One thing more. We, in the liberal traditions in religion, Universalists, Unitarians and others, have a more definite obligation to permit that prophetic influence change our ways. For centuries we have been aligned with the point of view in religion which discards dogma and makes commitment to morality and the search for truth. That commitment we have modeled from Amos, Isaiah and the others. For apart from integrity and love in the human relationships of human society, symbols, sacrifices and rituals are abominations.
The next time you act on your convictions about society; when you say plainly that you don't measure neighborhood desirability by color or national origin, you are moved by the prophetic influence and be proud of it..
The next time you insist that there are no alternatives in international affairs but peace through one world of law, be not ashamed, for you are saying in today's words what the prophets proclaimed as the coming universal kingdom of Yahveh.

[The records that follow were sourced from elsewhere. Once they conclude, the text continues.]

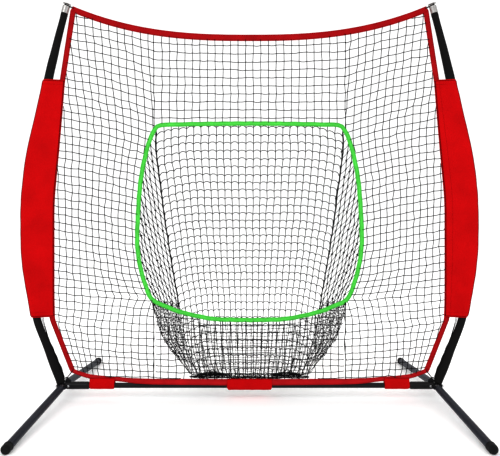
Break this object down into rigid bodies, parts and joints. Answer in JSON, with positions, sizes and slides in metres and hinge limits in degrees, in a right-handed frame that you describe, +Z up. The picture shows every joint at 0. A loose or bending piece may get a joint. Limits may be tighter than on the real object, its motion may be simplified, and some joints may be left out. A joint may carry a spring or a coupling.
{
  "type": "pitching_target_net",
  "caption": "Bow-framed sports net with a framed strike zone and a catch pocket behind it, on a folding-leg base",
  "frame": {"origin": "On the ground under the middle of the base bar, in the plane in which the net hangs", "axes": "X along the base bar with the player's right at +X; -Y to the player, +Y behind the net; Z up"},
  "size_m": [2.5646, 1.643, 2.2209],
  "materials": {
    "bar_enamel": "semi-gloss black powder coat",
    "leg_enamel": "satin navy-charcoal powder coat",
    "bracket_enamel": "satin black powder coat",
    "bright_steel": "zinc-plated steel",
    "cap_rubber": "moulded black rubber",
    "fibreglass": "pultruded black fibreglass tube",
    "tip_metal": "turned aluminium with a brushed top",
    "black_fabric": "woven black polyester",
    "red_fabric": "woven red polyester",
    "red_webbing": "folded red polyester binding tape",
    "black_netting": "knotted black twine netting, square mesh",
    "green_webbing": "bright green binding tape",
    "elastic_cord": "braided black elastic cord"
  },
  "bodies": {
    "root": {"bar_coupling": "bar_enamel", "bar_end_left": "bar_enamel", "bar_end_right": "bar_enamel", "bar_half_left": "bar_enamel", "bar_half_right": "bar_enamel", "binding_bottom": "red_webbing", "binding_left": "red_webbing", "binding_right": "red_webbing", "binding_top": "red_webbing", "bottom_tab_center": "red_fabric", "bottom_tab_left": "red_fabric", "bottom_tab_right": "red_fabric", "button_springs": "bright_steel", "corner_elastics": "elastic_cord", "end_bracket_left": "bracket_enamel", "end_bracket_right": "bracket_enamel", "frame_rivets": "bright_steel", "hinge_bolts_left": "bright_steel", "hinge_bolts_right": "bright_steel", "net_bottom": "black_netting", "net_hook_left": "bright_steel", "net_hook_right": "bright_steel", "net_left": "black_netting", "net_right": "black_netting", "net_top": "black_netting", "pocket_back": "black_netting", "pocket_front": "black_netting", "pocket_left": "black_netting", "pocket_right": "black_netting", "pole_ferrules_left": "bright_steel", "pole_ferrules_right": "bright_steel", "pole_lower_left": "fibreglass", "pole_lower_right": "fibreglass", "pole_middle_left": "fibreglass", "pole_middle_right": "fibreglass", "pole_sleeve_left": "black_fabric", "pole_sleeve_right": "black_fabric", "pole_socket_left": "bracket_enamel", "pole_socket_right": "bracket_enamel", "pole_tip_left": "tip_metal", "pole_tip_right": "tip_metal", "pole_upper_left": "fibreglass", "pole_upper_right": "fibreglass", "shock_cord_left": "elastic_cord", "shock_cord_right": "elastic_cord", "side_sleeve_left": "red_fabric", "side_sleeve_right": "red_fabric", "strike_zone_rim": "green_webbing"},
    "folding_leg_front_left": {"leg_front_left": "leg_enamel", "leg_cap_front_left": "cap_rubber"},
    "folding_leg_front_right": {"leg_front_right": "leg_enamel", "leg_cap_front_right": "cap_rubber"},
    "folding_leg_rear_left": {"leg_rear_left": "leg_enamel", "leg_cap_rear_left": "cap_rubber"},
    "folding_leg_rear_right": {"leg_rear_right": "leg_enamel", "leg_cap_rear_right": "cap_rubber"},
    "coupling_button_body": {"coupling_button": "bright_steel"},
    "socket_button_left_body": {"socket_button_left": "bright_steel"},
    "socket_button_right_body": {"socket_button_right": "bright_steel"}
  },
  "joints": [
    {"name": "front_left_leg_fold", "type": "hinge", "parent": "root", "child": "folding_leg_front_left", "pos_m": [-1.04, -0.046, 0.073], "axis": [0, 0, 1], "range_deg": [0, 90]},
    {"name": "front_right_leg_fold", "type": "hinge", "parent": "root", "child": "folding_leg_front_right", "pos_m": [1.04, -0.046, 0.073], "axis": [0, 0, -1], "range_deg": [0, 90]},
    {"name": "rear_left_leg_fold", "type": "hinge", "parent": "root", "child": "folding_leg_rear_left", "pos_m": [-1.04, 0.046, 0.073], "axis": [0, 0, -1], "range_deg": [0, 90]},
    {"name": "rear_right_leg_fold", "type": "hinge", "parent": "root", "child": "folding_leg_rear_right", "pos_m": [1.04, 0.046, 0.073], "axis": [0, 0, 1], "range_deg": [0, 90]},
    {"name": "coupling_button_press", "type": "slide", "parent": "root", "child": "coupling_button_body", "axis": [0, -1, 0], "range_m": [0, 0.004], "stiffness_N_per_m": 600, "springref_m": -0.004},
    {"name": "socket_button_left_press", "type": "slide", "parent": "root", "child": "socket_button_left_body", "axis": [0, -1, 0], "range_m": [0, 0.004], "stiffness_N_per_m": 600, "springref_m": -0.004},
    {"name": "socket_button_right_press", "type": "slide", "parent": "root", "child": "socket_button_right_body", "axis": [0, -1, 0], "range_m": [0, 0.004], "stiffness_N_per_m": 600, "springref_m": -0.004}
  ]
}
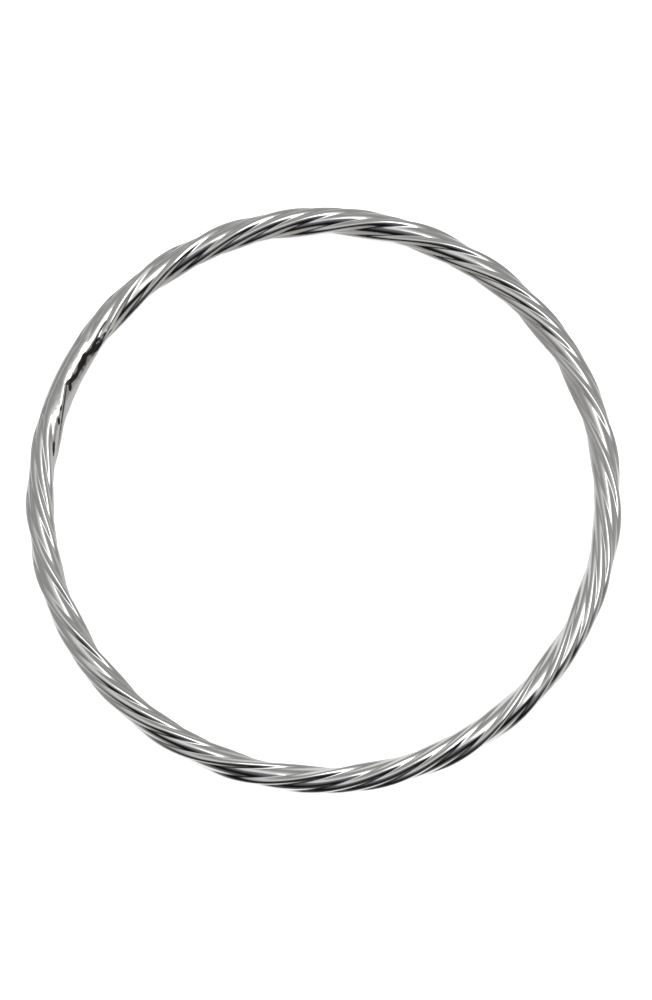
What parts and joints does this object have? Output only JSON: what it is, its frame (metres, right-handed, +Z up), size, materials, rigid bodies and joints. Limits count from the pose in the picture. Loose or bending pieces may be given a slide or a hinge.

When you are honest enough to admit that our nation makes mistakes as well as others, that we are one among all nations which stand under the bar of the judgment of justice and mutual responsibility, be of good cheer for you too are beginning to move under the same sanction as the great ethical prophets.
In my lifetime, I know of no time when we more sorely needed the promise and hope of the great dream of Isaiah: (2-1/4)
"they shall beat their swords into plowshares,
and their spears into pruning hooks,
nation shall not lift up sword against nation,
neither shall they learn war any more."